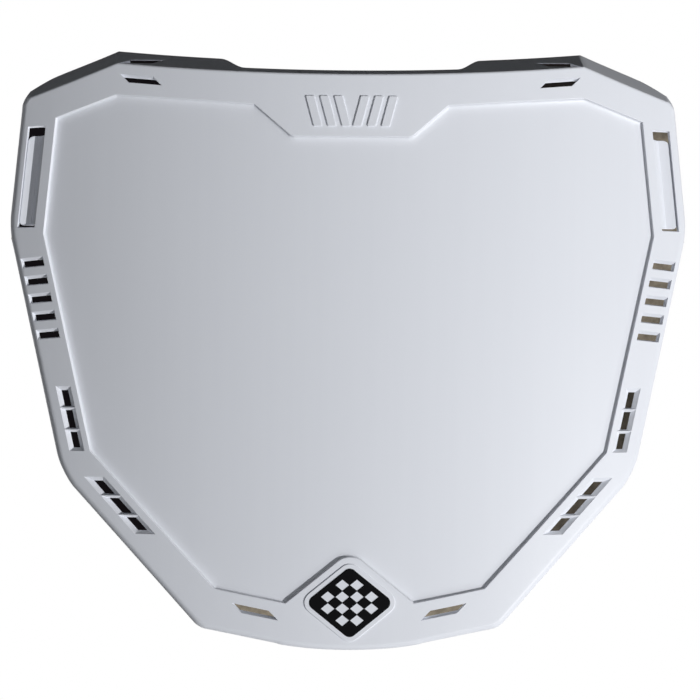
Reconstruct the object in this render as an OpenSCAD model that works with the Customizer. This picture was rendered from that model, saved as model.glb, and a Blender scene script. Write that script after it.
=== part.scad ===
// Racing number board: one moulded dish, bent about an upright axis, with a sunk panel for the
// race number, a turned-back rim, strap hooks at the sides and openings along the border.
// X is to the right seen from the front, Z is up, and the face looks along -Y.
// The origin is in the middle of the sunk panel's surface.

/* [Moulding] */
// Radius that the face is bent to, about an upright axis
bend_r = 320; // [290:5:380]
// Wall thickness of the moulding
wall = 2.4; // [2:0.1:2.8]
// Slope of the top and shoulder walls, in degrees from straight back
top_slope = 24; // [18:1:27]
// Slope of the side and bottom walls, in degrees from straight back
side_slope = 10; // [6:1:13]
// Depth of the rim wall behind the front of the rim
rim_depth = 5.4; // [4.6:0.1:7]
// Depth of the two ears, where the rim wall is deep at the top corners
ear_depth = 15.4; // [12:0.1:18]

/* [Outline of the front] */
// Width between the top corners
top_w = 170.6; // [164:0.2:176]
// Height of the top corners above the origin
top_z = 104; // [101:0.2:107]
// Width between the shoulder corners
shoulder_w = 242; // [238:0.2:246]
// Height of the shoulder corners
shoulder_z = 92; // [90:0.2:95]
// Width between the widest corners
widest_w = 252.4; // [249:0.2:258]
// Height of the widest corners
widest_z = 44.8; // [42:0.2:47]
// Width between the waist corners, where the sides turn in
waist_w = 211; // [208:0.2:215]
// Depth of the waist corners below the origin
waist_drop = 45.5; // [43:0.2:47]
// Width between the bottom corners
bottom_w = 108.4; // [105:0.2:112]
// Depth of the bottom corners below the origin
bottom_drop = 100.1; // [97:0.2:103]
// Depth of the point where the two bottom edges would meet
tip_drop = 110.4; // [108.4:0.2:112]
// Radii of the top, shoulder, widest, waist and bottom corners
corner_r = [1.5, 5, 30, 28, 7];
// Radius that rounds the bottom edge
tip_r = 140; // [110:5:160]

/* [Sunk panel] */
// Depth of the panel below the front of the rim
panel_depth = 1.7; // [1.2:0.1:2]
// Border between outline and panel at the top, shoulder, side, lower side, diagonal and bottom
border = [11.7, 11, 13.6, 12.6, 13.7, 15];
// Radius of the panel's corners
panel_r = 1.2; // [0.6:0.1:2]
// Width of the step in the panel's top edge, at its upper end
notch_top_w = 70; // [66:0.5:74]
// Width of the step in the panel's top edge, at its lower end
notch_low_w = 43.2; // [40:0.2:46]
// Drop of the step below the panel's top edge
notch_drop = 11.6; // [10:0.2:12.6]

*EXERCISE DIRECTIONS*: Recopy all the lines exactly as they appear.

*PROBLEM SOLUTION*:
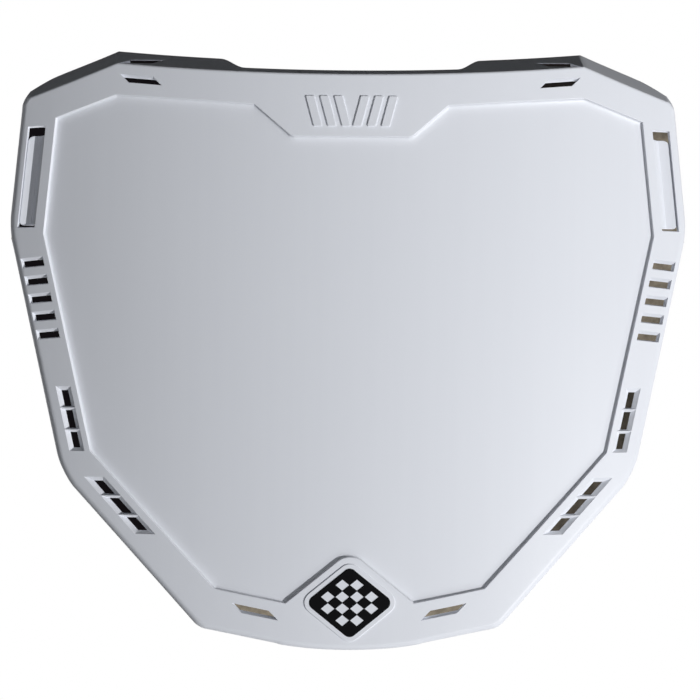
Reconstruct the object in this render as an OpenSCAD model that works with the Customizer. This picture was rendered from that model, saved as model.glb, and a Blender scene script. Write that script after it.
=== part.scad ===
// Racing number board: one moulded dish, bent about an upright axis, with a sunk panel for the
// race number, a turned-back rim, strap hooks at the sides and openings along the border.
// X is to the right seen from the front, Z is up, and the face looks along -Y.
// The origin is in the middle of the sunk panel's surface.

/* [Moulding] */
// Radius that the face is bent to, about an upright axis
bend_r = 320; // [290:5:380]
// Wall thickness of the moulding
wall = 2.4; // [2:0.1:2.8]
// Slope of the top and shoulder walls, in degrees from straight back
top_slope = 24; // [18:1:27]
// Slope of the side and bottom walls, in degrees from straight back
side_slope = 10; // [6:1:13]
// Depth of the rim wall behind the front of the rim
rim_depth = 5.4; // [4.6:0.1:7]
// Depth of the two ears, where the rim wall is deep at the top corners
ear_depth = 15.4; // [12:0.1:18]

/* [Outline of the front] */
// Width between the top corners
top_w = 170.6; // [164:0.2:176]
// Height of the top corners above the origin
top_z = 104; // [101:0.2:107]
// Width between the shoulder corners
shoulder_w = 242; // [238:0.2:246]
// Height of the shoulder corners
shoulder_z = 92; // [90:0.2:95]
// Width between the widest corners
widest_w = 252.4; // [249:0.2:258]
// Height of the widest corners
widest_z = 44.8; // [42:0.2:47]
// Width between the waist corners, where the sides turn in
waist_w = 211; // [208:0.2:215]
// Depth of the waist corners below the origin
waist_drop = 45.5; // [43:0.2:47]
// Width between the bottom corners
bottom_w = 108.4; // [105:0.2:112]
// Depth of the bottom corners below the origin
bottom_drop = 100.1; // [97:0.2:103]
// Depth of the point where the two bottom edges would meet
tip_drop = 110.4; // [108.4:0.2:112]
// Radii of the top, shoulder, widest, waist and bottom corners
corner_r = [1.5, 5, 30, 28, 7];
// Radius that rounds the bottom edge
tip_r = 140; // [110:5:160]

/* [Sunk panel] */
// Depth of the panel below the front of the rim
panel_depth = 1.7; // [1.2:0.1:2]
// Border between outline and panel at the top, shoulder, side, lower side, diagonal and bottom
border = [11.7, 11, 13.6, 12.6, 13.7, 15];
// Radius of the panel's corners
panel_r = 1.2; // [0.6:0.1:2]
// Width of the step in the panel's top edge, at its upper end
notch_top_w = 70; // [66:0.5:74]
// Width of the step in the panel's top edge, at its lower end
notch_low_w = 43.2; // [40:0.2:46]
// Drop of the step below the panel's top edge
notch_drop = 11.6; // [10:0.2:12.6]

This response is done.